TELUS Corporation drifted lower on the week — down 1.6% to CAD $16.95 — after Q1 results landed on May 8 with a modest disappointment, and the question now is whether the post-earnings slide has run its course or whether fresh pressure is building in the lending market.
The most notable shift this week is in the borrow market. Cost to borrow nearly tripled in a single day, jumping from 0.57% on May 18 to 1.43% by May 19 — the highest reading in the 30-day window and more than double the level of a month ago. That's a sharp one-day move for a stock that has been running cheap to borrow. It comes alongside a tightening in availability: the lending pool has narrowed from around 300% a fortnight ago to 202% today, meaning roughly two shares remain available for every one already borrowed. That's still within a normal range — not a stressed market — but the direction of travel over the past week is clearly tighter. Short interest itself has been flat since early May at 2.8% of free float, well below levels that would mark a high-conviction short thesis.

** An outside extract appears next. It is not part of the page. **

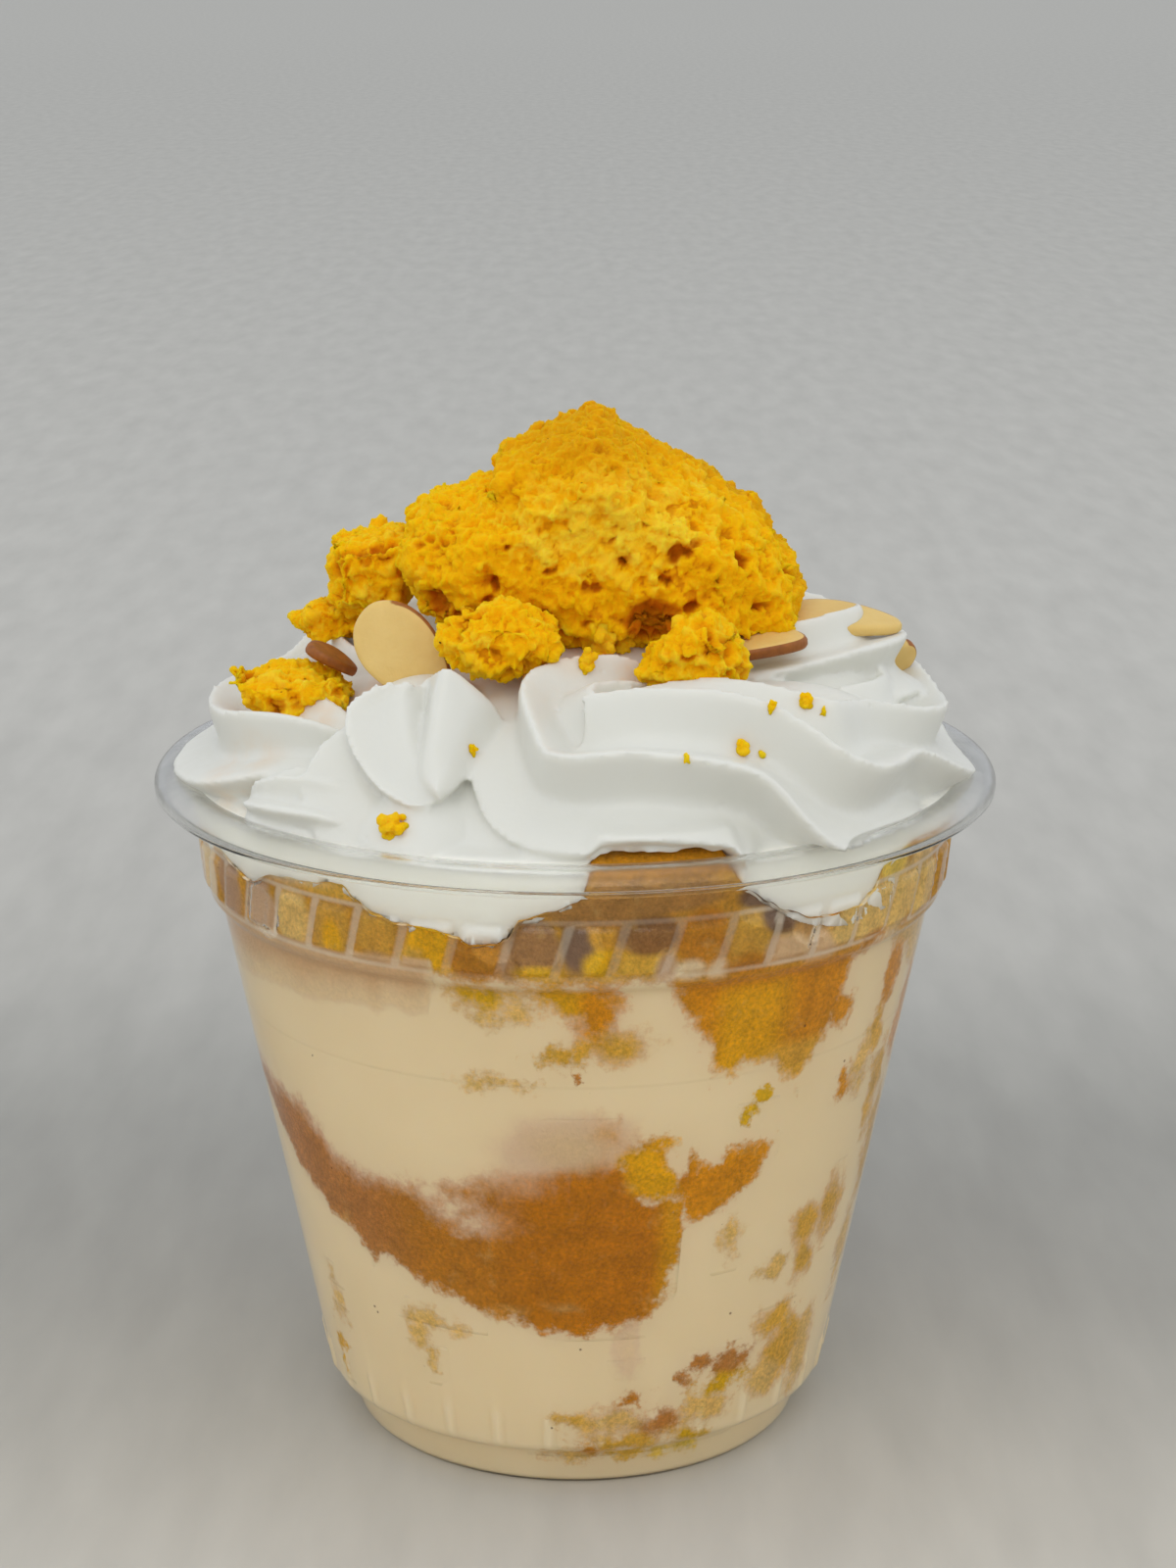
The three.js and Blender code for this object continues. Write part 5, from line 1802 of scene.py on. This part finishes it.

The Q1 print set the tone. The stock fell 2.1% on earnings day — May 8 — and extended that to a 4.3% loss over the following five sessions. The May 14 event (a separate announcement) added another 0.9% decline. That two-step reaction pattern is worth noting: the market did not immediately price in all the bad news, selling continued through the week. The next scheduled result is August 4, which gives the stock roughly ten weeks to find a base.
The Street's view remains cautiously constructive. The consensus price target of CAD $20.28 implies roughly 20% upside from current levels — meaningful for a telecom. The dividend score ranks in the 97th percentile of the universe, consistent with the stock's identity as a yield vehicle, and forward earnings growth looks reasonable with the 12-month forward EPS momentum ranking in the 77th percentile. Where the scorecard softens is on near-term execution: the EPS surprise rank sits at just the 15th percentile, reflecting the pattern of coming in below expectations. EV/EBITDA has edged up to 7.4x over the past month, a modest re-rating higher as the share price has drifted while enterprise value has remained sticky.
Insider buying told a positive story heading into earnings — CEO Darren Entwistle, CFO Douglas French, and director Victor Dodig all bought in the CAD $17–$18 range over the preceding months. That buying cluster now sits slightly above current prices, meaning those positions are modestly underwater. Net 90-day insider activity is still positive at roughly 201,000 shares, worth around USD $2.6 million. A small CIO sell of 1,220 shares on May 12 barely registers against that. The institutional register is dominated by Canadian banks and asset managers — BMO, CIBC, TD, RBC — who collectively hold the top positions and have been adding modestly, suggesting no meaningful institutional exit pressure.
Among peers, BCE tracked a similar path — down 0.75% on the week — while CGO held flat with a 1-day pop of 1.5%. The short score edged up to 47.9 this week from 44.4 ten days ago, a mild rise but still only the 18th percentile of the universe, confirming that the borrow-cost move is not yet reflecting a broader bearish conviction build. What to watch next is whether the cost-to-borrow spike proves to be a one-day anomaly or consolidates into a sustained tightening — that signal, combined with how the stock handles support near the CAD $16.80–$17.00 zone, will determine whether availability continues to narrow into August's earnings.